Problem statement: Write out the listing below again, precisely as it is given.

((

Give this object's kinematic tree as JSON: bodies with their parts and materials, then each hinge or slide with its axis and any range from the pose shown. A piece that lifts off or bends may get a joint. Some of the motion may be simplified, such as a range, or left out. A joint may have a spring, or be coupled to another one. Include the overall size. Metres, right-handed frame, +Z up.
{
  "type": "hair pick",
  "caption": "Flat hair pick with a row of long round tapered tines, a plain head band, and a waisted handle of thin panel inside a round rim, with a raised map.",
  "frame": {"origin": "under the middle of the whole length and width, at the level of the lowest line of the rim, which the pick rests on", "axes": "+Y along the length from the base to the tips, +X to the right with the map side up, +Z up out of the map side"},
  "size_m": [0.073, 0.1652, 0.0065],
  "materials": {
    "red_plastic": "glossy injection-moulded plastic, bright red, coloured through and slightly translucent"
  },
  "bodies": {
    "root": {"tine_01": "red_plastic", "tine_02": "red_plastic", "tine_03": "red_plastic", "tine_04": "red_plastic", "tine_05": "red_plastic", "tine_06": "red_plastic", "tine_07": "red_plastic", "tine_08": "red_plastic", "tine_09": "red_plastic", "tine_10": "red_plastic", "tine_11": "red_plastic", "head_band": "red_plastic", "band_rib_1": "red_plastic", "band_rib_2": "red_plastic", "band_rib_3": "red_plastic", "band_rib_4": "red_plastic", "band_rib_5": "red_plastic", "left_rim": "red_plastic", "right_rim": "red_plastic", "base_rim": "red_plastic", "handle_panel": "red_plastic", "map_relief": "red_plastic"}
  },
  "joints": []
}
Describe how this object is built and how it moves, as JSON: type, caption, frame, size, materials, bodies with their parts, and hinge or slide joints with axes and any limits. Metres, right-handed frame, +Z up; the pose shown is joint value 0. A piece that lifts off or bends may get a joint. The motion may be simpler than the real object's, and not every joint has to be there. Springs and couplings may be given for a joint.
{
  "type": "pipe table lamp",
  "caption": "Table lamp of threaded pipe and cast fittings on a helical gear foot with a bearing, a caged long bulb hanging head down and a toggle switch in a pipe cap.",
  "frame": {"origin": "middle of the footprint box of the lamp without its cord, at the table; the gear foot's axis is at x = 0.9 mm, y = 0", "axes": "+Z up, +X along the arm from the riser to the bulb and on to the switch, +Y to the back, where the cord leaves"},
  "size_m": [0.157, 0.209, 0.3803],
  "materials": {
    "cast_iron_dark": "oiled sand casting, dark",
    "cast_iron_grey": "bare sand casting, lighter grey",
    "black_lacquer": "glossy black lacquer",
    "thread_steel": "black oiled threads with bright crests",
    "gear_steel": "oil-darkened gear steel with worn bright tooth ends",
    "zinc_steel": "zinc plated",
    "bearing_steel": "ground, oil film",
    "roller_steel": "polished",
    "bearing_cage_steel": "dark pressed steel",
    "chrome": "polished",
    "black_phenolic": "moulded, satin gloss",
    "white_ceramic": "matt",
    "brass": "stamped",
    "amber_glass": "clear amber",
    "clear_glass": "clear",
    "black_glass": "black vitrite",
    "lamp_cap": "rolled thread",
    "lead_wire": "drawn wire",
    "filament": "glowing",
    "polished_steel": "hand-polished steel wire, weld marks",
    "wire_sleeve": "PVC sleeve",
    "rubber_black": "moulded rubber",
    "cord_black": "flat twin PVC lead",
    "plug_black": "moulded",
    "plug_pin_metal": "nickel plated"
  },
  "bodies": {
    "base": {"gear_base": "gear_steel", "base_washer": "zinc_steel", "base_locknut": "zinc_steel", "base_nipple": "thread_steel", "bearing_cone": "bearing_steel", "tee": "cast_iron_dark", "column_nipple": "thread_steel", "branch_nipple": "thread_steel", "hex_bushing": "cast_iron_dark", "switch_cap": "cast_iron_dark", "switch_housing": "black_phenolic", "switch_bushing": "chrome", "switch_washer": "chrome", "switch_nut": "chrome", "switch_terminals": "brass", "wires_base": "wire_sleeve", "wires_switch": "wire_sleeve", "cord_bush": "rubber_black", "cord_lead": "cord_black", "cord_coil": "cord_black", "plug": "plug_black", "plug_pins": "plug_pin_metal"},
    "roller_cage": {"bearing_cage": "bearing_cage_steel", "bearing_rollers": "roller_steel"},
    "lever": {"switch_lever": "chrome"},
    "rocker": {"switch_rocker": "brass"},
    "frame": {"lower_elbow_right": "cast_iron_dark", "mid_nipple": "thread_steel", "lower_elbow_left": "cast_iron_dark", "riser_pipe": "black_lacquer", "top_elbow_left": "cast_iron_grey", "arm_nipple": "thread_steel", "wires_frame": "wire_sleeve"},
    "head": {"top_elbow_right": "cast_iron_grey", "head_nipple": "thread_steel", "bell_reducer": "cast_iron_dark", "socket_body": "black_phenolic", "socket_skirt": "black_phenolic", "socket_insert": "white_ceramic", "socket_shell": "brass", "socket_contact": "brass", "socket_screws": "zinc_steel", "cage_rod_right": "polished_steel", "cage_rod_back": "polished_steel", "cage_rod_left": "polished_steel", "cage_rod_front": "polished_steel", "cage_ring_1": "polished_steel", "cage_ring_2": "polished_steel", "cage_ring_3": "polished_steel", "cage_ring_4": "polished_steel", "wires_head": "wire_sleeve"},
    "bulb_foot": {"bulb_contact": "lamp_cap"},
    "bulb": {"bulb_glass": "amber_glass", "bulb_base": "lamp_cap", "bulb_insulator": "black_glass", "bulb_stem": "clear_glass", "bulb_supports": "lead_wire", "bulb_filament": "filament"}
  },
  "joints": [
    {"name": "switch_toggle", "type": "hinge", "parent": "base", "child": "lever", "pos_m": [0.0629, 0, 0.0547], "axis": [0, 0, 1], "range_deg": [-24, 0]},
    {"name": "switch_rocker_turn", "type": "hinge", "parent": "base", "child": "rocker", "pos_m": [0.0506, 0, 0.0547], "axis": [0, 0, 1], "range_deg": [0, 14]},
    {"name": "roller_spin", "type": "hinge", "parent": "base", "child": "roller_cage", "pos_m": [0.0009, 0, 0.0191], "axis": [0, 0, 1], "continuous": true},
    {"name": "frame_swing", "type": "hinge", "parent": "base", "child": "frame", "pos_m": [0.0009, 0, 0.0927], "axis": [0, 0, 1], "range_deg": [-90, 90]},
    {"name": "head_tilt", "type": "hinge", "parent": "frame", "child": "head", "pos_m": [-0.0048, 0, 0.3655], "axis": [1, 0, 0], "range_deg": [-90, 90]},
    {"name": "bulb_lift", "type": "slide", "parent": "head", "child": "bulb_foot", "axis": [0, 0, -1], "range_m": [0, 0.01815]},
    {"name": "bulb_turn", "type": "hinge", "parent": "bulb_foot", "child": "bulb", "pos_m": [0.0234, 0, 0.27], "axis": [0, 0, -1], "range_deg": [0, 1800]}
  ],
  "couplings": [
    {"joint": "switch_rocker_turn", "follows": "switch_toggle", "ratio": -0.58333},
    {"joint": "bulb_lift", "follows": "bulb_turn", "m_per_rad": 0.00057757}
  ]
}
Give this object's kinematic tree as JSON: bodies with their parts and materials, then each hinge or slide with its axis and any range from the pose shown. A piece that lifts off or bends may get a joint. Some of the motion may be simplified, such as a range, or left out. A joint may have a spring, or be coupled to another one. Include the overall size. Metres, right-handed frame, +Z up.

))

Expected answer:
Give this object's kinematic tree as JSON: bodies with their parts and materials, then each hinge or slide with its axis and any range from the pose shown. A piece that lifts off or bends may get a joint. Some of the motion may be simplified, such as a range, or left out. A joint may have a spring, or be coupled to another one. Include the overall size. Metres, right-handed frame, +Z up.
{
  "type": "hair pick",
  "caption": "Flat hair pick with a row of long round tapered tines, a plain head band, and a waisted handle of thin panel inside a round rim, with a raised map.",
  "frame": {"origin": "under the middle of the whole length and width, at the level of the lowest line of the rim, which the pick rests on", "axes": "+Y along the length from the base to the tips, +X to the right with the map side up, +Z up out of the map side"},
  "size_m": [0.073, 0.1652, 0.0065],
  "materials": {
    "red_plastic": "glossy injection-moulded plastic, bright red, coloured through and slightly translucent"
  },
  "bodies": {
    "root": {"tine_01": "red_plastic", "tine_02": "red_plastic", "tine_03": "red_plastic", "tine_04": "red_plastic", "tine_05": "red_plastic", "tine_06": "red_plastic", "tine_07": "red_plastic", "tine_08": "red_plastic", "tine_09": "red_plastic", "tine_10": "red_plastic", "tine_11": "red_plastic", "head_band": "red_plastic", "band_rib_1": "red_plastic", "band_rib_2": "red_plastic", "band_rib_3": "red_plastic", "band_rib_4": "red_plastic", "band_rib_5": "red_plastic", "left_rim": "red_plastic", "right_rim": "red_plastic", "base_rim": "red_plastic", "handle_panel": "red_plastic", "map_relief": "red_plastic"}
  },
  "joints": []
}
Describe how this object is built and how it moves, as JSON: type, caption, frame, size, materials, bodies with their parts, and hinge or slide joints with axes and any limits. Metres, right-handed frame, +Z up; the pose shown is joint value 0. A piece that lifts off or bends may get a joint. The motion may be simpler than the real object's, and not every joint has to be there. Springs and couplings may be given for a joint.
{
  "type": "pipe table lamp",
  "caption": "Table lamp of threaded pipe and cast fittings on a helical gear foot with a bearing, a caged long bulb hanging head down and a toggle switch in a pipe cap.",
  "frame": {"origin": "middle of the footprint box of the lamp without its cord, at the table; the gear foot's axis is at x = 0.9 mm, y = 0", "axes": "+Z up, +X along the arm from the riser to the bulb and on to the switch, +Y to the back, where the cord leaves"},
  "size_m": [0.157, 0.209, 0.3803],
  "materials": {
    "cast_iron_dark": "oiled sand casting, dark",
    "cast_iron_grey": "bare sand casting, lighter grey",
    "black_lacquer": "glossy black lacquer",
    "thread_steel": "black oiled threads with bright crests",
    "gear_steel": "oil-darkened gear steel with worn bright tooth ends",
    "zinc_steel": "zinc plated",
    "bearing_steel": "ground, oil film",
    "roller_steel": "polished",
    "bearing_cage_steel": "dark pressed steel",
    "chrome": "polished",
    "black_phenolic": "moulded, satin gloss",
    "white_ceramic": "matt",
    "brass": "stamped",
    "amber_glass": "clear amber",
    "clear_glass": "clear",
    "black_glass": "black vitrite",
    "lamp_cap": "rolled thread",
    "lead_wire": "drawn wire",
    "filament": "glowing",
    "polished_steel": "hand-polished steel wire, weld marks",
    "wire_sleeve": "PVC sleeve",
    "rubber_black": "moulded rubber",
    "cord_black": "flat twin PVC lead",
    "plug_black": "moulded",
    "plug_pin_metal": "nickel plated"
  },
  "bodies": {
    "base": {"gear_base": "gear_steel", "base_washer": "zinc_steel", "base_locknut": "zinc_steel", "base_nipple": "thread_steel", "bearing_cone": "bearing_steel", "tee": "cast_iron_dark", "column_nipple": "thread_steel", "branch_nipple": "thread_steel", "hex_bushing": "cast_iron_dark", "switch_cap": "cast_iron_dark", "switch_housing": "black_phenolic", "switch_bushing": "chrome", "switch_washer": "chrome", "switch_nut": "chrome", "switch_terminals": "brass", "wires_base": "wire_sleeve", "wires_switch": "wire_sleeve", "cord_bush": "rubber_black", "cord_lead": "cord_black", "cord_coil": "cord_black", "plug": "plug_black", "plug_pins": "plug_pin_metal"},
    "roller_cage": {"bearing_cage": "bearing_cage_steel", "bearing_rollers": "roller_steel"},
    "lever": {"switch_lever": "chrome"},
    "rocker": {"switch_rocker": "brass"},
    "frame": {"lower_elbow_right": "cast_iron_dark", "mid_nipple": "thread_steel", "lower_elbow_left": "cast_iron_dark", "riser_pipe": "black_lacquer", "top_elbow_left": "cast_iron_grey", "arm_nipple": "thread_steel", "wires_frame": "wire_sleeve"},
    "head": {"top_elbow_right": "cast_iron_grey", "head_nipple": "thread_steel", "bell_reducer": "cast_iron_dark", "socket_body": "black_phenolic", "socket_skirt": "black_phenolic", "socket_insert": "white_ceramic", "socket_shell": "brass", "socket_contact": "brass", "socket_screws": "zinc_steel", "cage_rod_right": "polished_steel", "cage_rod_back": "polished_steel", "cage_rod_left": "polished_steel", "cage_rod_front": "polished_steel", "cage_ring_1": "polished_steel", "cage_ring_2": "polished_steel", "cage_ring_3": "polished_steel", "cage_ring_4": "polished_steel", "wires_head": "wire_sleeve"},
    "bulb_foot": {"bulb_contact": "lamp_cap"},
    "bulb": {"bulb_glass": "amber_glass", "bulb_base": "lamp_cap", "bulb_insulator": "black_glass", "bulb_stem": "clear_glass", "bulb_supports": "lead_wire", "bulb_filament": "filament"}
  },
  "joints": [
    {"name": "switch_toggle", "type": "hinge", "parent": "base", "child": "lever", "pos_m": [0.0629, 0, 0.0547], "axis": [0, 0, 1], "range_deg": [-24, 0]},
    {"name": "switch_rocker_turn", "type": "hinge", "parent": "base", "child": "rocker", "pos_m": [0.0506, 0, 0.0547], "axis": [0, 0, 1], "range_deg": [0, 14]},
    {"name": "roller_spin", "type": "hinge", "parent": "base", "child": "roller_cage", "pos_m": [0.0009, 0, 0.0191], "axis": [0, 0, 1], "continuous": true},
    {"name": "frame_swing", "type": "hinge", "parent": "base", "child": "frame", "pos_m": [0.0009, 0, 0.0927], "axis": [0, 0, 1], "range_deg": [-90, 90]},
    {"name": "head_tilt", "type": "hinge", "parent": "frame", "child": "head", "pos_m": [-0.0048, 0, 0.3655], "axis": [1, 0, 0], "range_deg": [-90, 90]},
    {"name": "bulb_lift", "type": "slide", "parent": "head", "child": "bulb_foot", "axis": [0, 0, -1], "range_m": [0, 0.01815]},
    {"name": "bulb_turn", "type": "hinge", "parent": "bulb_foot", "child": "bulb", "pos_m": [0.0234, 0, 0.27], "axis": [0, 0, -1], "range_deg": [0, 1800]}
  ],
  "couplings": [
    {"joint": "switch_rocker_turn", "follows": "switch_toggle", "ratio": -0.58333},
    {"joint": "bulb_lift", "follows": "bulb_turn", "m_per_rad": 0.00057757}
  ]
}
Give this object's kinematic tree as JSON: bodies with their parts and materials, then each hinge or slide with its axis and any range from the pose shown. A piece that lifts off or bends may get a joint. Some of the motion may be simplified, such as a range, or left out. A joint may have a spring, or be coupled to another one. Include the overall size. Metres, right-handed frame, +Z up.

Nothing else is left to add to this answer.